### TASK BRIEF
Return only the lines from the top of the material through the line marked by "towards +Y and", unaltered.

### PROVIDED MATERIAL
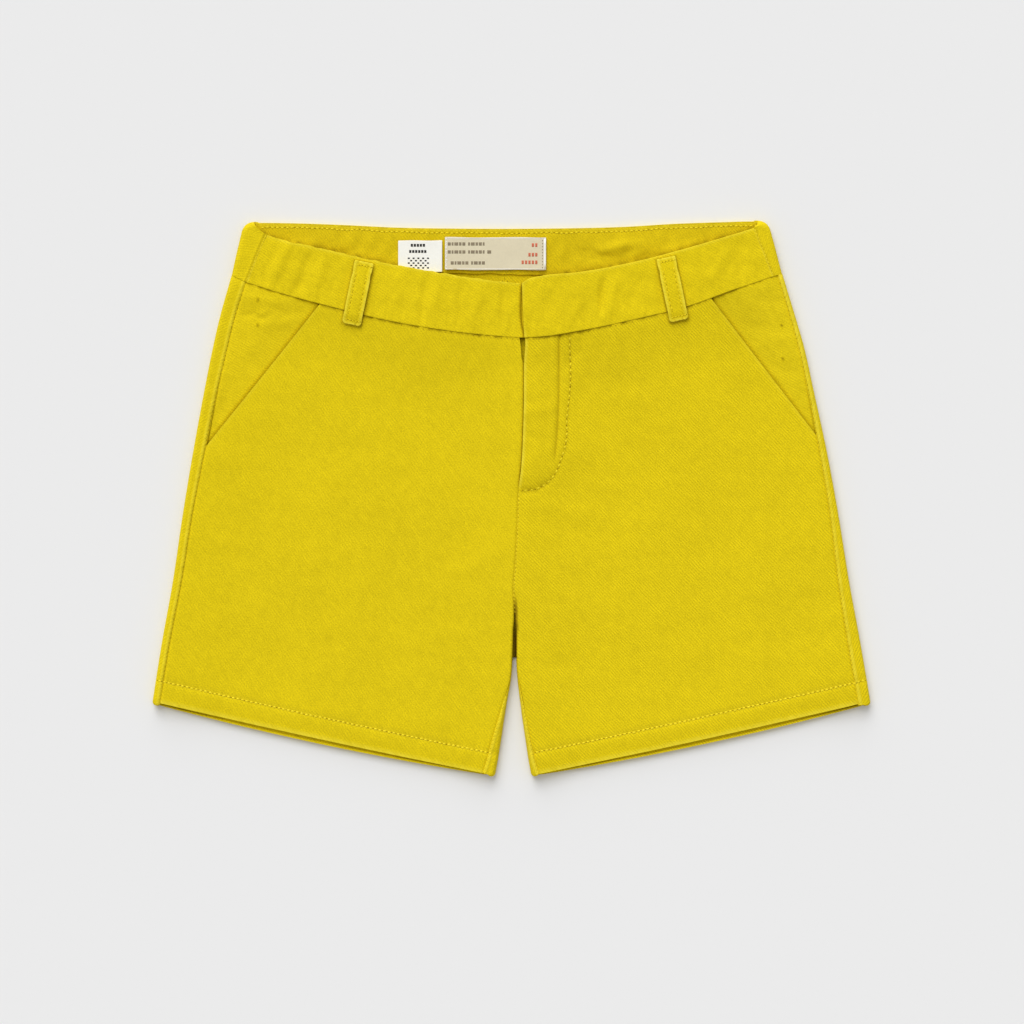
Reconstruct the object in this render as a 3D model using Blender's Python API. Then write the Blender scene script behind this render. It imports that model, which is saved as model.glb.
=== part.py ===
"""A child's chino shorts, laid flat on a surface with the front up.

Metres, +Z up. The origin lies on the surface under the middle of the shorts, with the waist
towards +Y and the wearer's right side towards -X. Every size and table below is in millimetres.

Each cloth piece is first laid out as one open sheet of points, half a layer inside its outer
face, and is then thickened into a closed wall: half a layer outwards, and as many layers
inwards as the cloth has there.
"""

from typing import NamedTuple

import bmesh
import bpy
import numpy as np

MM = 0.001

# Cloth
LAYER = 1.0  # one layer of twill
HALF = LAYER / 2
GAP = 0.3  # between neighbouring pieces
BAND_LAYERS = 2 * LAYER + GAP  # the band is made double
HEM_LAYERS = 1.7
HEM_DEPTH = 11.0
LOOP_LAYERS = 1.4
BAND_HEIGHT = 26.5
LIP_DEPTH = 1.5  # the band's outside rolls over its top edge by this much

# How the layers lie on each other: heights of their middles above the surface
BACK_LIE = HALF
FACING_LIE = BACK_LIE + LAYER + GAP
FRONT_LIE = 3.2
FRONT_RISE = 1.8  # the front stands this much higher at its folds, waist and fly
BAND_LIE = 5.7
FLY_STEP = 0.75  # left front up and right front down by this much at the fly
BAND_LIFT = 1.1  # left band above its usual height where it laps
BAND_DIP = 1.5  # right band below its usual height under the lap

# Folds
FOLD_REACH = 1.4  # half the width of the roll at a folded edge
BAND_REACH = 2.3
ROLL_STEPS = 6
BAND_CORNER = 4.0  # rounding of the band's top corners
WAIST_EDGE = {"right": 111.6, "left": 112.5}  # height of the waist seam at each folded edge
TOP_EDGE = {"right": 137.9, "left": 138.3}  # the same for the band's top
HEM_CORNER = 2.2

# Fly, in plan
FLY_FOOT = 4.0  # height where the lap has turned into a plain seam
FORK = -61.0  # height where the legs part
UNDERLAP = 12.0  # the right band reaches this far past the fly line
SHIELD_LEFT, SHIELD_RIGHT, SHIELD_FOOT = 22.0, 6.0, 14.0

# Hems, in plan
HEM_SIDE, HEM_INSIDE = -103.0, -139.1
BACK_BOW, FRONT_BOW = 2.3, 0.8  # how far each hem bows below a straight line
FRONT_SHORT = 1.3  # the front hem ends this much above the back one

POCKET_LAP = 12.0  # the facing reaches this far under the front
LOOP_WIDTH = 9.4


class Edge(NamedTuple):
    """Where a folded edge runs, and how far the back wraps over it to the seam on the front."""

    height: float
    right_x: float
    right_wrap: float
    left_x: float
    left_wrap: float


LEG_SIDES = (
    Edge(111.0, -140.3, 8.2, 136.0, 2.7),
    Edge(92.0, -145.7, 7.5, 141.8, 2.7),
    Edge(76.5, -149.3, 7.3, 146.3, 2.9),
    Edge(54.0, -153.8, 6.5, 151.3, 2.9),
    Edge(24.0, -159.3, 5.8, 157.8, 3.7),
    Edge(-6.0, -164.3, 4.9, 163.3, 4.2),
    Edge(-43.0, -169.8, 4.4, 169.3, 5.6),
    Edge(-73.0, -175.2, 4.0, 174.8, 6.4),
    Edge(-103.0, -179.9, 3.8, 179.9, 6.2),
)
LEG_INSIDES = (
    Edge(-61.0, 1.5, 2.3, 1.8, 2.3),
    Edge(-66.0, 1.1, 2.3, 2.1, 2.3),
    Edge(-72.0, 0.9, 2.3, 2.4, 2.3),
    Edge(-81.0, 0.5, 2.3, 2.3, 2.3),
    Edge(-91.0, -0.3, 2.3, 3.0, 2.3),
    Edge(-101.0, -2.1, 2.5, 4.2, 2.3),
    Edge(-111.0, -3.7, 3.2, 5.5, 2.3),
    Edge(-121.0, -5.2, 4.4, 7.0, 2.4),
    Edge(-131.0, -6.8, 5.4, 8.5, 3.0),
    Edge(-139.0, -8.3, 6.4, 10.0, 4.1),
)
BAND_SIDES = (
    Edge(138.5, -133.6, 13.4, 128.2, 7.9),
    Edge(124.3, -137.2, 10.8, 132.2, 6.2),
    Edge(110.0, -140.4, 8.4, 136.0, 4.4),
)


class Line(NamedTuple):
    """A line that runs down the middle of the shorts."""

    height: float
    x: float


FLY_LINE = (
    Line(108.0, 5.2),
    Line(87.0, 5.3),
    Line(79.5, 6.8),
    Line(68.0, 6.3),
    Line(49.0, 6.2),
    Line(34.0, 5.8),
    Line(14.0, 4.7),
    Line(3.0, 3.3),
    Line(-12.0, 2.8),
    Line(-31.0, 1.8),
    Line(-46.0, 0.8),
    Line(-61.0, 1.65),
)
BACK_SEAM = (
    Line(115.0, -3.5),
    Line(60.0, -2.0),
    Line(0.0, 0.5),
    Line(-61.0, 1.65),
)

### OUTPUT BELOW
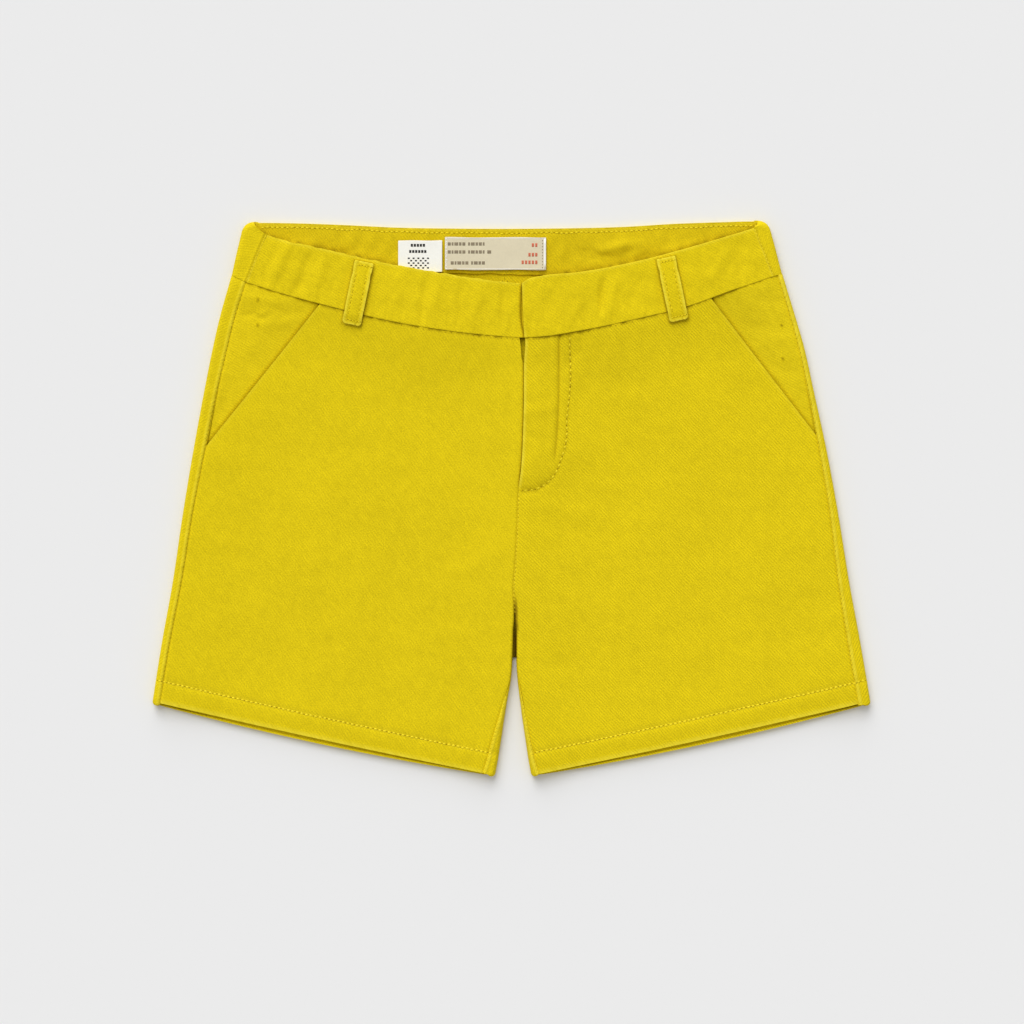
Reconstruct the object in this render as a 3D model using Blender's Python API. Then write the Blender scene script behind this render. It imports that model, which is saved as model.glb.
=== part.py ===
"""A child's chino shorts, laid flat on a surface with the front up.

Metres, +Z up. The origin lies on the surface under the middle of the shorts, with the waist
towards +Y and the wearer's right side towards -X. Every size and table below is in millimetres.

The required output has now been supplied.